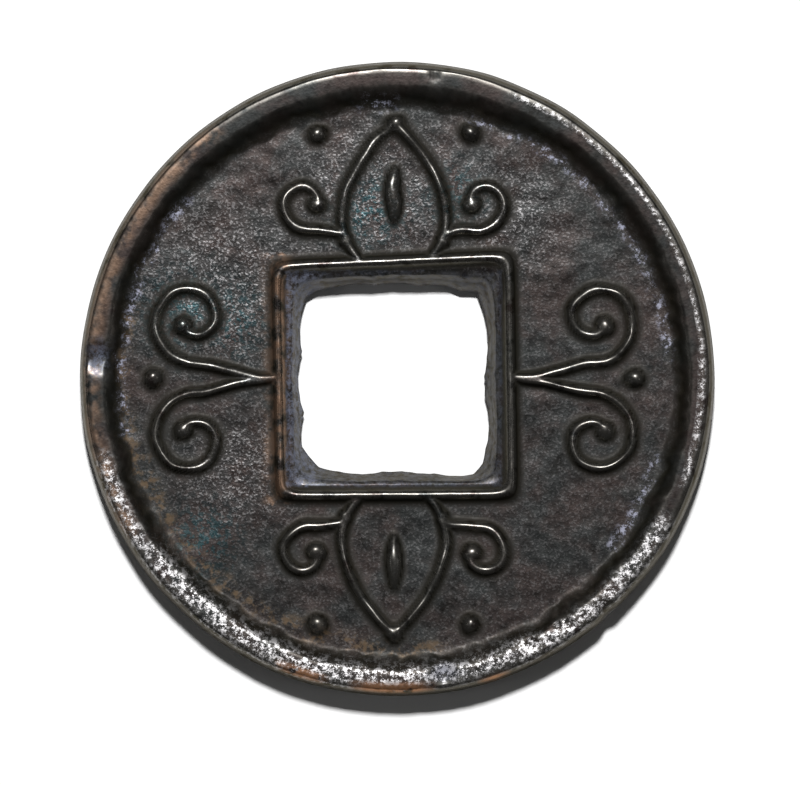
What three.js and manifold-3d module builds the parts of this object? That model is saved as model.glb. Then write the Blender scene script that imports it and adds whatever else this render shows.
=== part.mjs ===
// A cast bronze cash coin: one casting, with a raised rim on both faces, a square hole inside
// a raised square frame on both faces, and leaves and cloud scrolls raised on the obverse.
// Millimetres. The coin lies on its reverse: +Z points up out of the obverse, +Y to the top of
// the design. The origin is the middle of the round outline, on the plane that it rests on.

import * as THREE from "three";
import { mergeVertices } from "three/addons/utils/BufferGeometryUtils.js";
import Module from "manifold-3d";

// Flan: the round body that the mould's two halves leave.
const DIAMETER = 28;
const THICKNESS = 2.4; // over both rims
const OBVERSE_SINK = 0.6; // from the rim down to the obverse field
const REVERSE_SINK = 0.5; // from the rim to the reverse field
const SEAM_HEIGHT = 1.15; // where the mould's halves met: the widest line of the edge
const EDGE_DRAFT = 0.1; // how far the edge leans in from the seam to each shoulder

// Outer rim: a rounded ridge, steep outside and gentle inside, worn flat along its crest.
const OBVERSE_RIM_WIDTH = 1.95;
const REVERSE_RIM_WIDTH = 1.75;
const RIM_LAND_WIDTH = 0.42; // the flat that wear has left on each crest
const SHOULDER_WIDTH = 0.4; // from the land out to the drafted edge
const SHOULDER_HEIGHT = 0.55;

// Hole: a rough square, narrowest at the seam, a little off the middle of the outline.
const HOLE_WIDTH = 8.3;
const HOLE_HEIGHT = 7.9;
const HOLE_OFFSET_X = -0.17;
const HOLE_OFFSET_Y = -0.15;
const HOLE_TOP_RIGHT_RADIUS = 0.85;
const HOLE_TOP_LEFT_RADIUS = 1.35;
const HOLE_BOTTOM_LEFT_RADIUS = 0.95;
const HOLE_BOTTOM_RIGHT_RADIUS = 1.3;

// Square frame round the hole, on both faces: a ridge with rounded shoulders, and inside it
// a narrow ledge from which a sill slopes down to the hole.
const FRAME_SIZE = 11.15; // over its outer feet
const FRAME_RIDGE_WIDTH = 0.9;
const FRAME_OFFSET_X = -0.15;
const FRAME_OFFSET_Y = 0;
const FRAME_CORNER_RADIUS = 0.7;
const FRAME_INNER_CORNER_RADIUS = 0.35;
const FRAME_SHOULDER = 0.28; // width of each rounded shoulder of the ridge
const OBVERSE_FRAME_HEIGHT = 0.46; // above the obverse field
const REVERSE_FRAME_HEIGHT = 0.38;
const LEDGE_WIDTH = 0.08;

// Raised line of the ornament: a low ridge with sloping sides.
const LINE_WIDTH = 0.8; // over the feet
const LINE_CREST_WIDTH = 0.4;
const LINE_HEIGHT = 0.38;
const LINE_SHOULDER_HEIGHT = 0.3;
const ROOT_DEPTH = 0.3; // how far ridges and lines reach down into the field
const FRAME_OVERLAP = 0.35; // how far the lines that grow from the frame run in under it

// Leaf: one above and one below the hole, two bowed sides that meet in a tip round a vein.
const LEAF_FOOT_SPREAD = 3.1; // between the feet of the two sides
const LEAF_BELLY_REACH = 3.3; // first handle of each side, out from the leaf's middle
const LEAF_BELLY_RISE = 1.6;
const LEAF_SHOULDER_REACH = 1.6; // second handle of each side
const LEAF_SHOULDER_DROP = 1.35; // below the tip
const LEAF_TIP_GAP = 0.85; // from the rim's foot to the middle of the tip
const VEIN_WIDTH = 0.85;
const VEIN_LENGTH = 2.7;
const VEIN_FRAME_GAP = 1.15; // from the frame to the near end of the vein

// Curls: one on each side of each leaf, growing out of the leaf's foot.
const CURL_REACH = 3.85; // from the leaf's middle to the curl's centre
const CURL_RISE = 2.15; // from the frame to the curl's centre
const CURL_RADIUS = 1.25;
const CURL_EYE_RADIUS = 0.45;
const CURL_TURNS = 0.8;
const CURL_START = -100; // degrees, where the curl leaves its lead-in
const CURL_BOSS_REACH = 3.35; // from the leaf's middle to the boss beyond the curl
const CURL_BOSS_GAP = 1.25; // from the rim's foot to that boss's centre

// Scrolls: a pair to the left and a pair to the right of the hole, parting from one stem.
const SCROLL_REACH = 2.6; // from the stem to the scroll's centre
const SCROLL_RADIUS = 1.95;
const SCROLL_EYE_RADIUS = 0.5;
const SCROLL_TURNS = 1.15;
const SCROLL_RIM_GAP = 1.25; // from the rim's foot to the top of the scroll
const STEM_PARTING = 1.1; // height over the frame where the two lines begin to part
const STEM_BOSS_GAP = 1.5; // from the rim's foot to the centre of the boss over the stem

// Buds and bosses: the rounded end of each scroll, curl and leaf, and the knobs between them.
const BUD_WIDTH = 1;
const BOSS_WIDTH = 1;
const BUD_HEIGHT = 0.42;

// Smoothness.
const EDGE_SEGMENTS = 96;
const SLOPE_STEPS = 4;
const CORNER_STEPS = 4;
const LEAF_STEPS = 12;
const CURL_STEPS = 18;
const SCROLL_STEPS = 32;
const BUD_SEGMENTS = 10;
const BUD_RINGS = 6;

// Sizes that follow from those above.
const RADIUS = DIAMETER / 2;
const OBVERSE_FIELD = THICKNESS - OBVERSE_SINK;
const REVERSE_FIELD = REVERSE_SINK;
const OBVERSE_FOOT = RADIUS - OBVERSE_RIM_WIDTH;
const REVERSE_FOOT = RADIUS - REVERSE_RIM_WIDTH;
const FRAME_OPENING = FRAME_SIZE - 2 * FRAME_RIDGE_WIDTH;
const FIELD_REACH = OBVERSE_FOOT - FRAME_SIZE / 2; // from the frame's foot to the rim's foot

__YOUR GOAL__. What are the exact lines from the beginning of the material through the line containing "const HOLE_BOTTOM_RIGHT_RADIUS = 1.3;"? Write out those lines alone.

__FULL RESPONSE__.
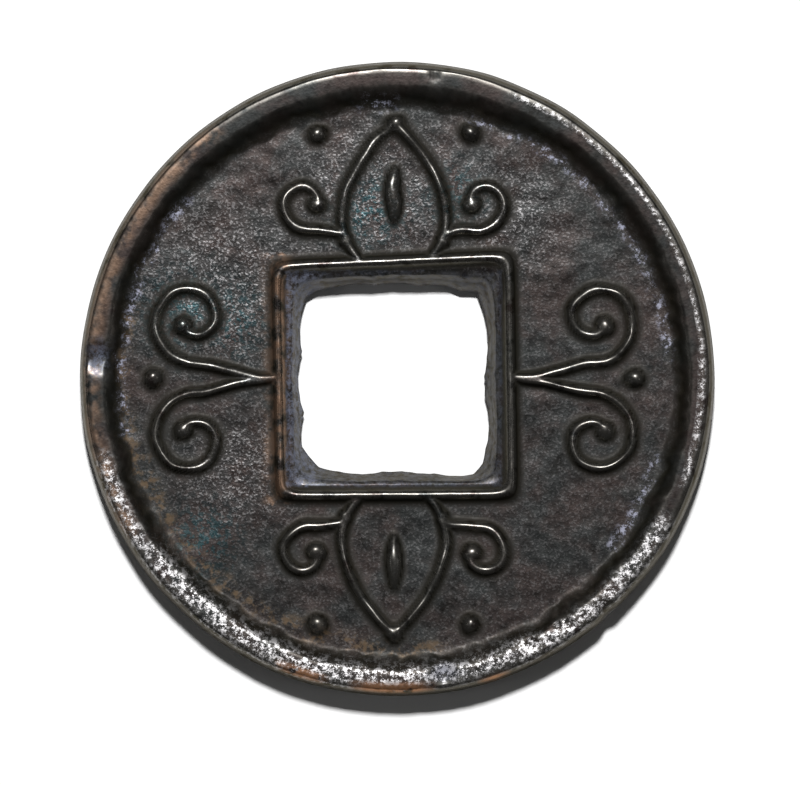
What three.js and manifold-3d module builds the parts of this object? That model is saved as model.glb. Then write the Blender scene script that imports it and adds whatever else this render shows.
=== part.mjs ===
// A cast bronze cash coin: one casting, with a raised rim on both faces, a square hole inside
// a raised square frame on both faces, and leaves and cloud scrolls raised on the obverse.
// Millimetres. The coin lies on its reverse: +Z points up out of the obverse, +Y to the top of
// the design. The origin is the middle of the round outline, on the plane that it rests on.

import * as THREE from "three";
import { mergeVertices } from "three/addons/utils/BufferGeometryUtils.js";
import Module from "manifold-3d";

// Flan: the round body that the mould's two halves leave.
const DIAMETER = 28;
const THICKNESS = 2.4; // over both rims
const OBVERSE_SINK = 0.6; // from the rim down to the obverse field
const REVERSE_SINK = 0.5; // from the rim to the reverse field
const SEAM_HEIGHT = 1.15; // where the mould's halves met: the widest line of the edge
const EDGE_DRAFT = 0.1; // how far the edge leans in from the seam to each shoulder

// Outer rim: a rounded ridge, steep outside and gentle inside, worn flat along its crest.
const OBVERSE_RIM_WIDTH = 1.95;
const REVERSE_RIM_WIDTH = 1.75;
const RIM_LAND_WIDTH = 0.42; // the flat that wear has left on each crest
const SHOULDER_WIDTH = 0.4; // from the land out to the drafted edge
const SHOULDER_HEIGHT = 0.55;

// Hole: a rough square, narrowest at the seam, a little off the middle of the outline.
const HOLE_WIDTH = 8.3;
const HOLE_HEIGHT = 7.9;
const HOLE_OFFSET_X = -0.17;
const HOLE_OFFSET_Y = -0.15;
const HOLE_TOP_RIGHT_RADIUS = 0.85;
const HOLE_TOP_LEFT_RADIUS = 1.35;
const HOLE_BOTTOM_LEFT_RADIUS = 0.95;
const HOLE_BOTTOM_RIGHT_RADIUS = 1.3;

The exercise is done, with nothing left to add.